In absentia Dei è l’ep d’esordio di Rosario Siciliano, aka DueMari, anticipato dal singolo “Un giradischi e poi la nostra canzone …” e pubblicato dalla label Formica Dischi. Ecco la nostra intervista.
Cosa significa per te il titolo In absentia Dei e come si riflette nei brani dell’ep?
Non ci leggo nessun significato soggettivo, l’espressione In absentia Dei (quindi “In assenza di Dio”) credo esprima un significato chiaro di suo. Per quanto riguarda i brani, basta non ascoltarli con superficialità per dedurne la correlazione.
Puoi spiegare il concetto di “concept circolare” che hai menzionato per questo ep?
Inizialmente “In absentia Dei” doveva essere un album; dal momento in cui le tracce si sono ridotte a cinque mi rendo conto che è difficile ricavarne il filo narrativo, ed è per lo più quello a renderlo circolare (anche se in realtà, con un po’ d’impegno, ci si riesce pure).
La prima traccia, quindi Ninna nanna, e l’ultima, Il linguaggio dei corpi (dove non esiste il giorno), si svolgono nello stesso posto, allo stesso momento; è il cerchio che si chiude. In quanto alla forma musicale, assecondando appunto la narrazione, è circolare nella misura in cui l’ep raggiunge una completezza soltanto pensandolo a puzzle finito, lasciando a ogni tassello, quindi a ogni brano, il proprio ruolo.
Come hai deciso l’ordine delle tracce per creare l’effetto domino della narrazione?
Ninna nanna è l’unico brano scritto al tempo passato. Ti immerge nel contesto, come fosse una sorta di “C’era una volta”; in realtà è la
fine della storia, quella in cui il protagonista si “addormenta”. Poi, molto semplicemente, l’ordine delle tracce è dettato dalla narrazione, dunque si riavvolge il nastro con “Un giradischi e poi la nostra canzone… “, l’inizio di questa storia, ma la fine di una relazione che ha delle conseguenze importanti, e quindi da lì l’effetto domino.
Dunque Eterna, un brano che detta già un po’ la trasformazione del protagonista e che contestualizza così chi come lui vive quel contesto. Poi Invisibili: la sua ormai totale mancanza di contatto col mondo esterno, se non con l’attuale compagna. Ultimo e più intimo Il linguaggio dei corpi (dove non esiste il giorno), brano che chiude il cerchio narrativo riportandoci così a Ninna nanna (dove tutto è iniziato, o finito).
Puoi descrivere il viaggio emotivo del protagonista dell’ep, dal primo all’ultimo brano?
Avessi saputo farlo a parole avrei scritto un libro.
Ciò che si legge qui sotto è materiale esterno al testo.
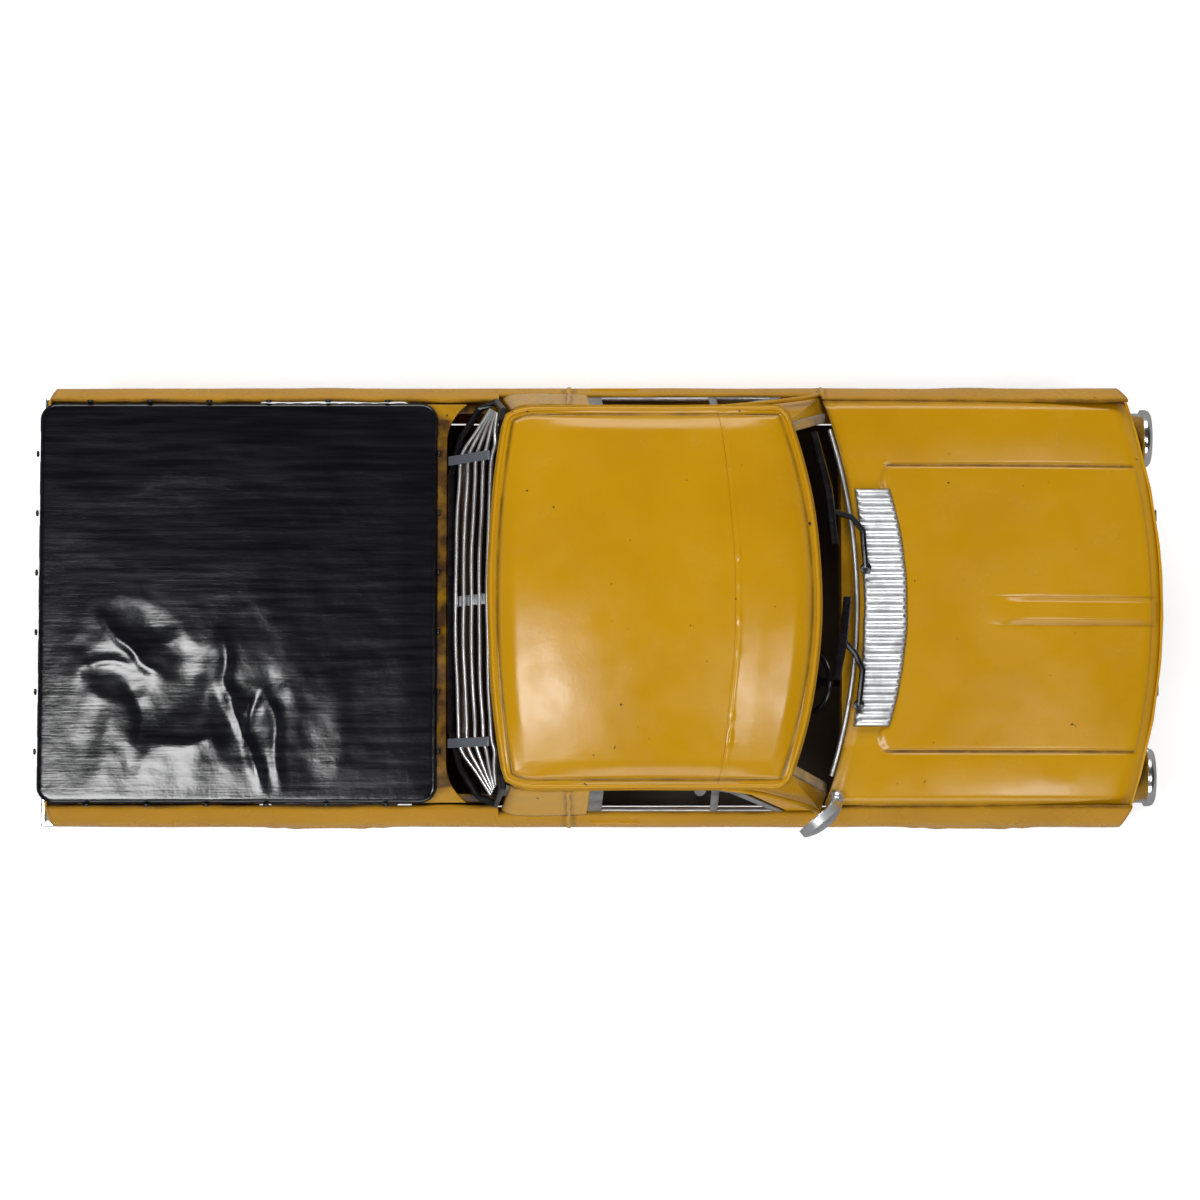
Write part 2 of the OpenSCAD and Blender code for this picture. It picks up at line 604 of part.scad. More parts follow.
// The only door mirror, on the car's right: a foot on the cowl corner, a ball and a round cup
mirror_r = 6.6;
cup_depth = 3.4;
ball_r = 1.6;
ball_at = [screen_x - 7, -shoulder_y + 2.4, hood_h + 2.6];
cup_at = [screen_x - 12.2, -belt_y - 1.4, hood_h + 6];
cup_turn = -50;
module door_mirror() color(silver) {
    translate([ball_at[0], ball_at[1], hood_h + fit / 2]) cylinder(r = ball_r - 0.2, h = 1.6, $fn = 32);
    translate(ball_at) sphere(ball_r, $fn = 32);
    wire([ball_at, (ball_at + cup_at) / 2 + [1.2, 0.4, 1], cup_at + [1.2, -1, 0]], 0.7, [0, 0, 1]);
    translate(cup_at) rotate([0, 0, cup_turn]) rotate([0, 90, 0]) rotate_extrude() difference() {
        intersection() {
            translate([0, -10]) circle(10 + cup_depth, $fn = 96);
            square([mirror_r, cup_depth + 1]);
        }
        square([mirror_r - 0.7, 0.7]);
    }
}

// ---- Nose and tail fittings ----
bars = 6;
bar_h = 1;
module grille() color(silver) intersection() {
    union() {
        for (i = [0:bars - 1]) {
            z = grille_low + fit + (grille_high - grille_low - 2 * fit - bar_h) * i / (bars - 1);
            difference() {
                nose_disc(fit, z, z + bar_h);
                nose_disc(3, z - 1, z + bar_h + 1);
            }
        }
        difference() {
            nose_disc(3, grille_low + fit, grille_high - fit);
            nose_disc(3.6, 0, roof_h);
        }
        for (y = [-grille_half + fit, -0.6, grille_half - fit - 1.2]) difference() {
            intersection() {
                nose_disc(fit, grille_low + fit, grille_high - fit);
                box([screen_x, y, 0], [front_x, y + 1.2, roof_h]);
            }
            nose_disc(3, 0, roof_h);
        }
    }
    box([screen_x, -grille_half + fit, 0], [front_x, grille_half - fit, roof_h]);
}

bezel_r = 8.4;
lamp_x = nose_x - sag(nose_r, lamp_y - bezel_r) + 0.3;
module headlight_bezels() color(silver) both() translate([lamp_x, lamp_y, light_h]) rotate([0, 90, 0])
    rotate_extrude() {
        translate([bezel_r - 2, 0]) square([2, 2]);
        translate([bezel_r - 1, 2]) intersection() {
            circle(1, $fn = 32);
            translate([-1, 0]) square([2, 1]);
        }
        translate([lamp_r - 1, -6]) square([1 - fit, 6]);
    }
module headlight_lenses() color("white") both() translate([lamp_x, lamp_y, light_h]) rotate([0, 90, 0]) {
    intersection() {
        translate([0, 0, -15]) sphere(17.4, $fn = 96);
        cylinder(r = bezel_r - 2 - fit / 2, h = 4);
    }
    translate([0, 0, -1]) cylinder(r = bezel_r - 2 - fit / 2, h = 1);
}

bumper_t = 1.6;
bumper_gap = 0.3;
return_len = 18;
bumper_out_y = half_w + 0.2;
module bumper_returns(x0, x1) both()
    box([x0, bumper_out_y - bumper_t, bumper_low], [x1, bumper_out_y, bumper_high]);
module front_bumper() color(silver) {
    corner_x = nose_x - sag(nose_r, bumper_out_y - bumper_t);
    bumper_returns(corner_x - return_len, corner_x + 0.2);
    intersection() {
        difference() {
            nose_disc(-bumper_gap - bumper_t, bumper_low, bumper_high);
            nose_disc(-bumper_gap, 0, roof_h);
        }
        box([screen_x, -bumper_out_y, 0], [front_x + 5, bumper_out_y, roof_h]);
    }
    both() intersection() {
        difference() {
            nose_disc(-bumper_gap - 0.2, bumper_low + 2, bumper_high - 2);
            nose_disc(0, 0, roof_h);
        }
        box([screen_x, 28, 0], [front_x, 33, roof_h]);
    }
}
guard_ys = [28, -23];
module bumper_guards() color(silver) for (y = guard_ys) difference() {
    translate([front_x - 6, y - 2, bumper_low - 1.5]) cube([6, 4, bumper_high - bumper_low + 4]);
    nose_disc(-bumper_gap - bumper_t, 0, roof_h);
}
module rear_bumper() color(silver) {
    box([-front_x, -bumper_out_y, bumper_low], [-front_x + bumper_t, bumper_out_y, bumper_high]);
    bumper_returns(-front_x, -front_x + return_len);
    both() box([-front_x + bumper_t, 28, bumper_low + 2], [tail_x, 33, bumper_high - 2]);
}
module tail_lights() color("firebrick") both() {
    bar_x(lamp_y, light_h, 4.5, tail_x - 1, tail_x + sheet);
    intersection() {
        translate([tail_x + 4.2, lamp_y, light_h]) sphere(7, $fn = 96);
        box([tail_x - 4, 0, 0], [tail_x - 1, half_w, roof_h]);
    }
}

// ---- Running gear ----
bracket_y = 38;
bracket_t = 1.2;
module axle_brackets() color("gray") both() for (x = [front_axle_x, rear_axle_x]) difference() {
    union() {
        box([x - 4, bracket_y - bracket_t, base_top], [x + 4, bracket_y, tyre_r]);
        bar_y(x, tyre_r, 4, bracket_y - bracket_t, bracket_y);
        box([x - 4, bracket_y - 6, base_top], [x + 4, bracket_y, base_top + sheet]);
    }
    bar_y(x, tyre_r, axle_r + running, bracket_y - 8, bracket_y + 1);
}
module axle(x) bar_y(x, tyre_r, axle_r, -track / 2 - 4, track / 2 + 4);
module front_axle() color("gray") axle(front_axle_x);
module rear_axle() color("gray") axle(rear_axle_x);

// Wheel profile, r outwards and z along the axle towards the outside, then one wheel on each side
module on_axle(x) both() translate([x, track / 2, tyre_r]) rotate([-90, 0, 0]) children();
module wheel() rotate_extrude($fn = 96) {
    half = tyre_w / 2 - 1.2;
    translate([rim_r - 1, -half]) square([1, 2 * half]);
    translate([axle_r, 0.6]) square([rim_r - axle_r - 0.5, 1]);
    translate([axle_r, -half]) square([2.4, 2 * half]);
    translate([0, 4]) intersection() {
        translate([0, -10.4]) circle(13, $fn = 96);
        square([8.2, 3]);
    }
    translate([7.2, 1.4]) square([1, 2.7]);
}
module tyre() rotate_extrude($fn = 96) {
    half = tyre_w / 2;
    shoulder = 2.6;
    difference() {
        union() {
            translate([rim_r, -half + shoulder]) square([tyre_r - rim_r, tyre_w - 2 * shoulder]);
            translate([rim_r, -half + 0.6]) square([tyre_r - rim_r - shoulder, tyre_w - 1.2]);
            for (s = [-1, 1]) translate([tyre_r - shoulder, s * (half - shoulder)])
                circle(shoulder, $fn = 48);
        }
        for (z = [-1.6, 0, 1.6]) translate([tyre_r - 0.5, z - 0.25]) square([1, 0.5]);
    }
}
module front_wheels() color(silver) on_axle(front_axle_x) wheel();
module rear_wheels() color(silver) on_axle(rear_axle_x) wheel();
module front_tyres() color(black) on_axle(front_axle_x) tyre();
module rear_tyres() color(black) on_axle(rear_axle_x) tyre();

// ---- Friction motor ----

// Involute spur gear; slack narrows the teeth, add and ded are tip height and root depth in modules
slack = 0.14;
add = 0.8;
ded = 1.15;
press_angle = 20;
function inv_deg(a) = tan(a) * 180 / PI - a;
function tooth_half(n, r) = let (rb = gear_mod * n * cos(press_angle) / 2, a = r > rb ? acos(rb / r) : 0)
    90 / n * (1 - slack) + inv_deg(press_angle) - inv_deg(a);
module gear(n, bore, turn) {
    rp = gear_mod * n / 2;
    rb = rp * cos(press_angle);
    root = rp - ded * gear_mod;
    tip = rp + add * gear_mod;
    low = max(root, rb);
    rs = concat([root], [for (k = [0:3]) low + (tip - low) * k / 3]);
    difference() {
        polygon([for (i = [0:n - 1], side = [-1, 1], k = [0:len(rs) - 1])
            let (r = side < 0 ? rs[k] : rs[len(rs) - 1 - k], a = turn + 360 * i / n + side * tooth_half(n, r))
            r * [cos(a), sin(a)]]);
        circle(bore, $fn = 48);
    }
}
// Turn of a gear of n teeth that meshes, in direction dir, with one of m teeth turned by t
function mesh(n, m, t, dir) = dir + 180 + 180 / n - (t - dir) * m / n;
first_y = -gear_w / 2;
second_y = gear_w / 2 + 2;
module place_gear(at, y) translate([at[0], 0, at[1]]) along_y(y, y + gear_w) children();
module axle_gear() color("gold") place_gear(axle_at, first_y) gear(axle_teeth, axle_r, 0);
module idler_shaft() color("gray")
    bar_y(idler_at[0], idler_at[1], shaft_r, -plate_y - plate_t, plate_y + plate_t);
module idler_gears() color("gold") {
    place_gear(idler_at, first_y) gear(pinion_teeth, shaft_r, mesh(pinion_teeth, axle_teeth, 0, idler_dir));
    place_gear(idler_at, second_y) gear(idler_teeth, shaft_r, 0);
}
module flywheel_shaft() color("gray") {
    bar_y(flywheel_at[0], flywheel_at[1], shaft_r, -plate_y - plate_t, plate_y + plate_t);
    place_gear(flywheel_at, second_y)
        gear(pinion_teeth, shaft_r / 2, mesh(pinion_teeth, idler_teeth, 0, flywheel_dir));
}
disc_r = min(flywheel_r, flywheel_gap - shaft_r - 0.4);
module flywheel() color("dimgray") translate([flywheel_at[0], first_y - 1, flywheel_at[1]]) rotate([90, 0, 0])
    rotate_extrude($fn = 96) {
        translate([shaft_r, 0]) square([3 - shaft_r, flywheel_w]);
        translate([2.5, 1.5]) square([disc_r - 4, flywheel_w - 3]);
        translate([disc_r - 3, 0]) square([3, flywheel_w]);
    }
plate_r = 4;
posts = [axle_at + [-13, 1], idler_at + [-7, 9], [flywheel_at[0] + 11, base_top + 4]];
post_r = 1.4;
module motor_plate() difference() {
    union() {
        hull() for (p = concat([axle_at, idler_at, flywheel_at], posts)) bar_y(p[0], p[1], plate_r - 0.2,
            plate_y, plate_y + plate_t, $fn = 32);
        box([rear_axle_x - 13, plate_y, base_top], [flywheel_at[0] + 11, plate_y + plate_t, base_top + 4]);
        box([rear_axle_x - 13, plate_y, base_top], [flywheel_at[0] + 11, plate_y + 5, base_top + sheet]);
    }
    box([-front_x, 0, 0], [front_x, half_w, base_top]);
    bar_y(axle_at[0], axle_at[1], axle_r + running, 0, plate_y + 9);
    for (p = [idler_at, flywheel_at]) bar_y(p[0], p[1], shaft_r + running, 0, plate_y + 9);
    for (p = posts) bar_y(p[0], p[1], post_r - 0.4, 0, plate_y + 3);
}
module motor_frame() color("darkgray") both() motor_plate();
module motor_posts() color("darkgray") for (p = posts) {
    bar_y(p[0], p[1], post_r, -plate_y, plate_y);
    bar_y(p[0], p[1], post_r - 0.4, -plate_y - plate_t, plate_y + plate_t);
}

hood_panel();
cowl_vent();
nose_panel();
side_panel_left();
side_panel_right();
roof_panel();
roof_visor();
drip_rail();
a_pillar_left();
a_pillar_right();
quarter_panel_left();
quarter_panel_right();
window_frame_left();
window_frame_right();
windscreen_trim();
windscreen_sill_wire();
rear_window_frame();
rear_window_louvre();
rear_window_straps();
deck_panel();
cab_bulkhead();
firewall();
bed_floor();
rear_panel();
tailgate();
tonneau_cover();
tonneau_studs();
door_seams();
door_handles();
side_strips();
front_base_plate();
rear_base_plate();
base_rivets();
dashboard();
steering_column();
steering_wheel();
bench_seat();
wipers();
door_mirror();
grille();
headlight_bezels();
headlight_lenses();
front_bumper();
bumper_guards();
rear_bumper();
tail_lights();
axle_brackets();
motor_frame();
motor_posts();
front_axle();
front_wheels();
front_tyres();
rear_axle();
rear_wheels();
rear_tyres();
axle_gear();
idler_shaft();
idler_gears();
flywheel_shaft();
flywheel();
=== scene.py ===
"""Looks of the friction tin car: a hand-made coupe utility in mustard enamel.

Lengths are in millimetres until a mesh is made; +X is forward, +Y the car's left, +Z up.
"""
import json
import math
import random

import bpy
import bmesh
import numpy as np
from mathutils import Matrix, Vector


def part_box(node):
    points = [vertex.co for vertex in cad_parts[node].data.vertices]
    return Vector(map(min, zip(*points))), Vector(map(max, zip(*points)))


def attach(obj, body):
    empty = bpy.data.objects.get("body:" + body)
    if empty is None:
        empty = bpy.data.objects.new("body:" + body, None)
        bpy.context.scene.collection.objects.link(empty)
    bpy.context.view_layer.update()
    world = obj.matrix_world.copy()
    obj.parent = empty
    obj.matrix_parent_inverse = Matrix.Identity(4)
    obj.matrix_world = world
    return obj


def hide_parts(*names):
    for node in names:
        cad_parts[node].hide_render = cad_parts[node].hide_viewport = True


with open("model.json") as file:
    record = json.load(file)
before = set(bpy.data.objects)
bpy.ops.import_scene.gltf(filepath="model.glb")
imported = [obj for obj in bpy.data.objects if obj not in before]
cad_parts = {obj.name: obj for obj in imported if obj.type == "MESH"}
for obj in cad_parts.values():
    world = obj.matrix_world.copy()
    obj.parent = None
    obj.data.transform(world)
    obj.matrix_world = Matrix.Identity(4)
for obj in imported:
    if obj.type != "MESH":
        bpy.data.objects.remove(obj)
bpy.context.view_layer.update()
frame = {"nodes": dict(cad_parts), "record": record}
NODES = frame["nodes"]
MM = 0.001
rng = random.Random(7)


def span(node):
    """Lowest and highest corner of a CAD node, in millimetres."""
    lo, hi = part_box(node)
    return lo / MM, hi / MM


# ---------------------------------------------------------------- driving sizes, from the frame
SHEET = 0.8
cover_lo, cover_hi = span("tonneau_cover")
_, hood_hi = span("hood_panel")
roof_lo, roof_hi = span("roof_panel")
_, visor_hi = span("roof_visor")
side_lo, side_hi = span("side_panel_left")
vent_lo, vent_hi = span("cowl_vent")
_, deck_hi = span("deck_panel")

SHOULDER_H = deck_hi.z
SHOULDER_Y = hood_hi.y
HALF_W = side_hi.y
SILL_H = side_lo.z
GUTTER_H = roof_lo.z
ROOF_H = roof_hi.z
NOSE_X = hood_hi.x
NOSE_R = 176
NOSE_C = NOSE_X - NOSE_R
HOOD_LEN = 87
SCREEN_X = NOSE_X - HOOD_LEN
SCREEN_R = 167
SCREEN_C = SCREEN_X - SCREEN_R
COWL_RISE = 2.2
HOOD_H = SHOULDER_H + COWL_RISE
HOOD_FALL = 6.4
PRESS_OFF = 1.6
GLASS_X = SCREEN_X - 115.8
ROOF_Y = roof_hi.y
BELT_H = 58
BELT_Y = HALF_W - 3.3
AXLE_Z = span("front_axle")[0].z + 1.5
FRONT_AXLE_X = span("front_axle")[0].x + 1.5
REAR_AXLE_X = span("rear_axle")[0].x + 1.5
ARCH_R = AXLE_Z + 4


# ---------------------------------------------------------------- materials
def node_tree(name):
    mat = bpy.data.materials.new(name)
    mat.use_nodes = True
    nodes = mat.node_tree.nodes
    nodes.clear()
    out = nodes.new("ShaderNodeOutputMaterial")
    bsdf = nodes.new("ShaderNodeBsdfPrincipled")
    mat.node_tree.links.new(bsdf.outputs[0], out.inputs[0])
    return mat, nodes, mat.node_tree.links, bsdf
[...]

Ogni brano, musicalmente parlando, credo rispecchi in pieno (o quantomeno questo è stato il mio intento) l’emotività del protagonista a seconda del punto della narrazione. Quindi piuttosto che descriverlo vi inviterei ad
ascoltare l’ep.
Quali sono le influenze musicali che ti hanno ispirato nella creazione di In absentia Dei?
Ne ha così tante che faccio fatica io stesso a riconoscerle.
Come è stato lavorare con il producer Fabio Zini e quali contributi ha portato al tuo progetto?
Per me è stato molto bello, lui potrebbe non rispondere allo stesso modo. Il filo tra l’essere perfezionista e l’essere uno scassa mar*ni è veramente labile, e mi rendo conto che non è facile lavorare con me, soprattutto se si parla del mio progetto. Detto ciò credo mi voglia comunque bene. A livello tecnico ha sicuramente fatto un lavoro incredibile. Il carattere sperimentale dell’ep è dettato per la maggior parte dalla produzione, ed era esattamente ciò che cercavo.
Come hai trovato l’equilibrio tra le tue esperienze precedenti con altre band e il tuo progetto solista DueMari?
Non l’ho trovato, il disturbo dissociativo della personalità sta dietro l’angolo.
Come hai vissuto il passaggio da un background classico e sperimentale a un progetto più personale e intimo come DueMari?
Non credo ci sia mai stato un passaggio; io trovo che anche quel tipo di background è in qualche modo presente nel progetto DueMari.
Quali sono i tuoi piani futuri dopo l’uscita di “In absentia Dei” e come vedi evolvere il progetto DueMari?
A: divertirmi
B: non mi piace prevedere il futuro, son un fan delle sorprese.